石垣島北方海域に台湾漁船との共同利用水域が設けられた日台漁業取り決めをめぐり、マグロはえ縄漁がピークを迎える4~7月の間、4マイル(7.4㌔)の船間距離で操業するとの内容で日台漁業委員会が1月24日に合意した操業ルールについて、水産庁資源管理部の枝元真徹部長らが5日夕、八重山漁協(上原亀一組合長)を訪ね、マグロはえ縄漁業者らに説明したが、参加者から不満や反発の声が続出した。枝元部長らは、今期の操業実態を踏まえ、改善につなげていく意向を伝えた。
日台が合意した操業ルールは三角水域東側の一部海域で適用される。八重山漁協所属のはえ縄漁船が同海域で操業したい場合、操業開始の5日前までに漁協を通して蘇澳区漁会に連絡。これを受け台湾漁船は、日本側と同じように4マイル(7.4㌔)の船間距離を置いて操業するという内容だ。
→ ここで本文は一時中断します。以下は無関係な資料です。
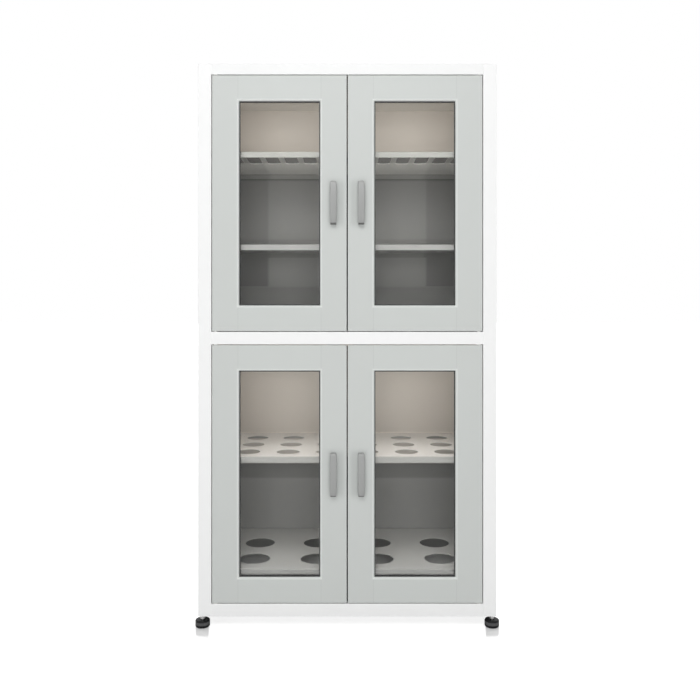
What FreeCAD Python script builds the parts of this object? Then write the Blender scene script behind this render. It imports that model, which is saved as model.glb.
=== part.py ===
"""Free-standing laboratory storage cabinet of folded steel sheet.

Two pairs of glazed doors on pivot pins close an upper and a lower compartment. Inside are a slotted
shelf, a plain shelf, a shelf of round holes for flasks and a tray of larger holes, all on clips in
slotted standards. The cabinet stands on four screw feet. Millimetres, +Z up, front towards -Y.
"""

import FreeCAD, Part
import math
import os

vec = FreeCAD.Vector

# Case
case_width = 900.0
case_depth = 450.0
overall_height = 1700.0
foot_height = 34.0
case_sheet = 1.0
case_bend = 0.8
post_width = 40.0
post_lip = 25.0
back_flange = 20.0
top_rail = 32.0
middle_rail = 38.0
bottom_rail = 38.0
bottom_lip = 16.0
lower_opening = 782.0
liner_tuck = 18.0

# Doors
door_thickness = 20.0
door_sheet = 1.0
door_edge_radius = 2.0
door_gap = 2.5
centre_gap = 4.0
hinge_stile = 81.0
meeting_stile = 80.0
door_rail = 77.0
window_bevel = 3.0
front_lip_depth = 5.0
inner_lip_depth = 5.0
glass_thickness = 4.0
glass_overlap = 8.0
gasket_wall = 2.0
gasket_sight = 3.0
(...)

日本側の操業は、原則として1回の通報で1週間となる。
日本側が事前に通報したのに操業していないことを台湾漁船が確認した場合、台湾側は八重山漁協に連絡した上で船間距離1マイル(1.852㌔)で操業することができるようになっている。
説明会は非公開で行われ、県農林水産部の新里勝也水産課長によると、「ルールが適用される範囲が狭い」「5日後のことが分かるか。5日前の通報は机上の空論だ」との批判があった。一方、操業期間中は水産庁の取締船を配置し、ルールを徹底するよう要望する意見もあった。
通報期間について日本側は2日前を要求したが、台湾側は海域を空けるのに時間を要すると主張、5日前で合意した。一方、日台の漁協同士あるいは漁船同士の連絡体制はまだ確立されておらず、早急な構築が求められているという。
上原組合長は「連絡体制を早急に確立し、どれくらい利用する漁船があるかを調査したい。今回のルールは満足できるものではないが、次につながる一歩にしたい。こちらとしても可能な限り三角水域全域で操業ができるような取り組みを展開したい」と話した。